Jakob Kellenberger has been trying to get Syria to allow aid workers better access to those who have been wounded or displaced by the conflict.
He will also press the Syrian authorities to implement a daily two-hour ceasefire, as stipulated in the peace plan proposed by the UN and Arab League envoy, Kofi Annan.
Recep Tayyip Erdogan said the UN Security Council was standing by with its "hands and arms tied" while the Syrian people were dying every day
The president of the UN General Assembly, Nassir Abdulaziz al-Nasser, says he has asked Kofi Annan to brief the world body on his Syria peace mission.
No date has been set, but Nassir Abdulaziz al-Nasser said he had suggested 13 April, after the 10 April deadline for the military pullback and a mutual ceasefire has passed, our correspondent adds.
Russia’s foreign ministry says Syria’s government has informed Moscow it has started implementing Kofi Annan’s plan to end the unrest.
The ministry said in a statement that the Syrian ambassador to Moscow told Russia’s Deputy Foreign Minister Mikhail Bogdanov that Damascus had begun fulfilling its obligations under the plan, the Associated Press news agency reports.
The statement did not give any further details.
Kofi Annan’s spokesman, Ahmed Fawzi, said on Tuesday that an advance team from the UN’s Department of Peacekeeping Operations (DPKO) would arrive in Damascus “in the next 48 hours” to discuss the deployment of international monitors.
The team would be made up of five to six people, he added.
The announcement comes the day after Kofi Annan urged the UN Security Council to set a deadline of 10 April for a ceasefire plan to come into force.
Syria says it has agreed to the deadline.
But activists say government forces have continued to attack opposition strongholds.
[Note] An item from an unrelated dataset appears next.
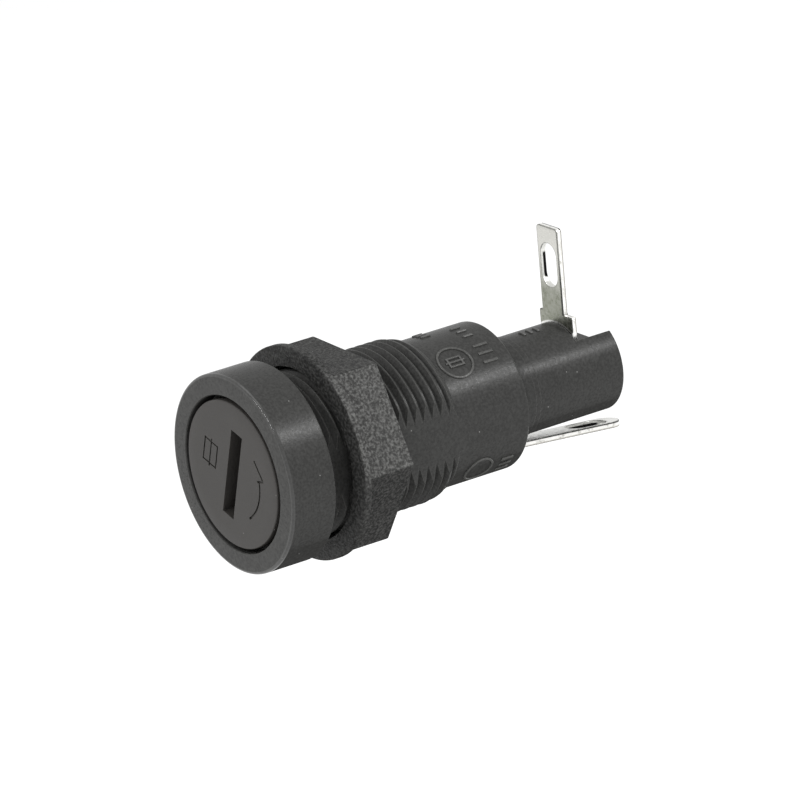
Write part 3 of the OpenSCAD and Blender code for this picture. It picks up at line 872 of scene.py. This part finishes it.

Recep Tayyip Erdogan said by not taking a decision on Syria, the UN Security Council had “indirectly supported the oppression. To stand by with your hands and arms tied while the Syrian people are dying every day is to support the oppression”.
He told members of parliament from his governing AK Party that Turkey would not turn its back on the Syrian people.
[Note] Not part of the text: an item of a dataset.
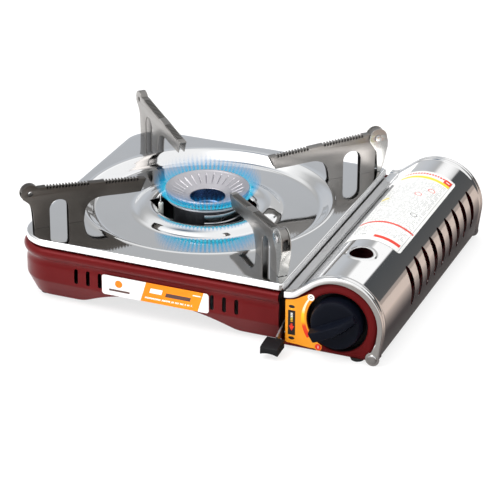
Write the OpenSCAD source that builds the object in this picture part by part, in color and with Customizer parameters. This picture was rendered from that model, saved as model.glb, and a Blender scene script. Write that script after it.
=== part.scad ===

China and Russia have twice vetoed resolutions condemning President Bashar al-Assad’s regime for turning the army on civilians.
On Monday, Kofi Annan told the UN Security Council that President Assad had agreed to withdraw security forces from major population centres by 10 April, diplomats said.
Kofi Annan also asked the Security Council to plan for the deployment of UN observers to supervise the ceasefire by all parties, as set out in his peace plan.
UN officials and diplomats said the monitors would probably be drawn from other peacekeeping forces in the region and could not be established without an end to the fighting, agreement by all parties and a Security Council mandate.
The ceasefire is only one part of Kofi Annan’s peace plan, which also calls for a political process to address the “aspirations” of the Syrian people, release of detainees, delivery of humanitarian aid, free movement for journalists, and right to protest.